Il presidente ciadiano Idriss Deby Itno ha dichiarato che “la grande muraglia verde è un progetto concepito dagli africani per gli africani e per le future generazioni, oltre ad essere un contributo dell’Africa alla lotta contro il riscaldamento climatico”, chiamando i governi del continente prima e la comunità internazionale poi a finanziare il progetto per il quale il Fondo mondiale per l’ambiente ha già stanziato circa 100 milioni di euro. Certo Deby dovrebbe ricordare il rispetto dell’ambiente anche a coloro i quali concede di fare affari nel suo Ciad, incurante degli enormi danni ambientali (è il caso degli oleodotti di Chevron e Petronas), ma preoccupato unicamente di riscuotere abbastanza profitti.

Più drammatica la situazione in Mauritania, dove si parla di 384 mila alberi, per fermare il mare da una parte e fissare le dune di sabbia che stanno avanzando verso la capitale Nouakchott dall’altra. E’ questa “l’idea audace” che le autorità della Mauritania intendono attuare nei prossimi anni allo scopo di salvare la capitale, stretta tra l’oceano da un lato e il deserto dall’altro. In base al piano, ben 726 ettari di terreno saranno destinati esclusivamente a nuovi alberi, per rafforzare la cintura verde di Nouakchott. Il programma per la salvaguardia della capitale si inscrive nel quadro del più ampio progetto della Grande Muraglia Verde.

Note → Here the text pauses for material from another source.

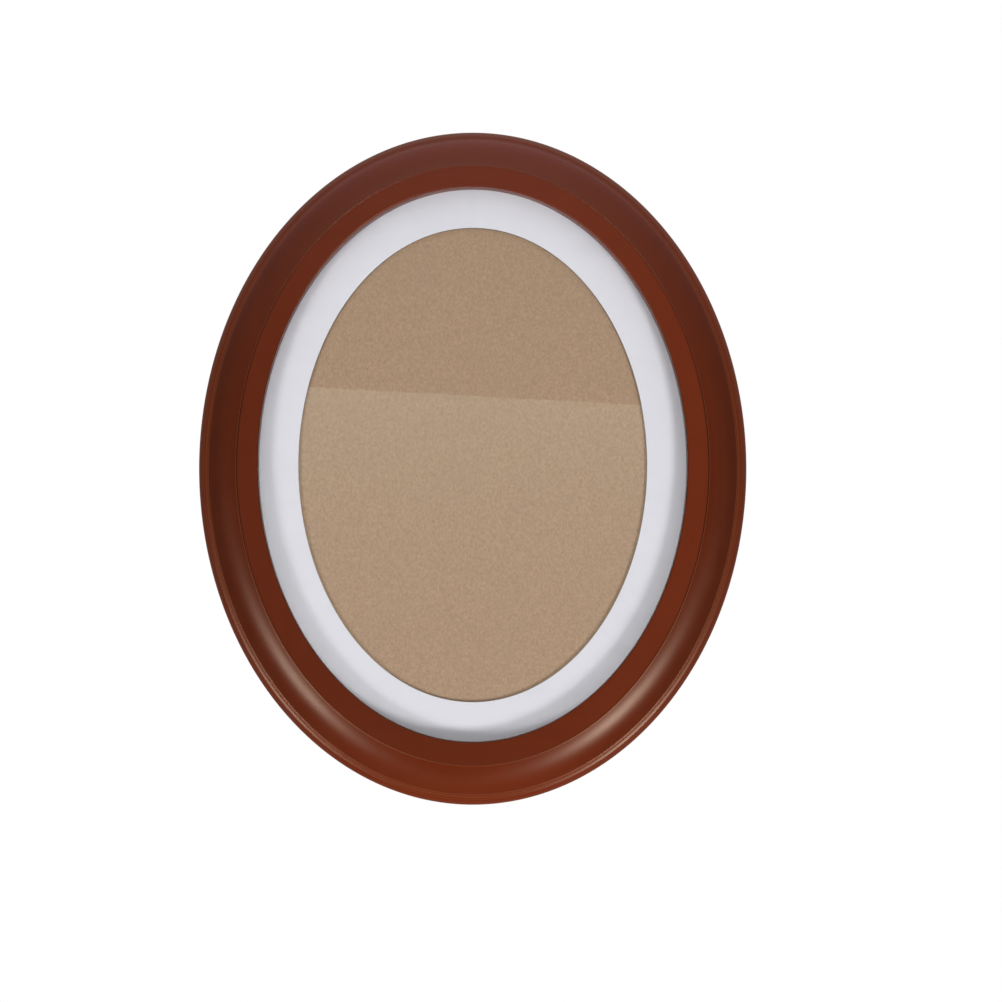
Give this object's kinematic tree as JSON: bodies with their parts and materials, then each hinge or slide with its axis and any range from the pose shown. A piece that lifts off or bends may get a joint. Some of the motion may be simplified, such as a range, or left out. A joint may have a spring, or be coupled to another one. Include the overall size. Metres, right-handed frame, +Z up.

I più critici, che collocano il progetto all’interno dell’area di azione del NEPAD (la nuova partnership africana per lo sviluppo, da molti considerata nel quadro economico internazionale imposto dal “Washington Consensus”), contestano il progetto poiché non si presenta come una azione strutturale, quale può essere ad esempio una seria riduzione globale delle emissioni, quanto una soluzione superficiale e di circostanza che mira a “colonizzare il deserto”, come ha dichiarato lo scettico direttore senegalese dell’Agenzia Nazionale per la Grande Muraglia Verde, Matar Cissé.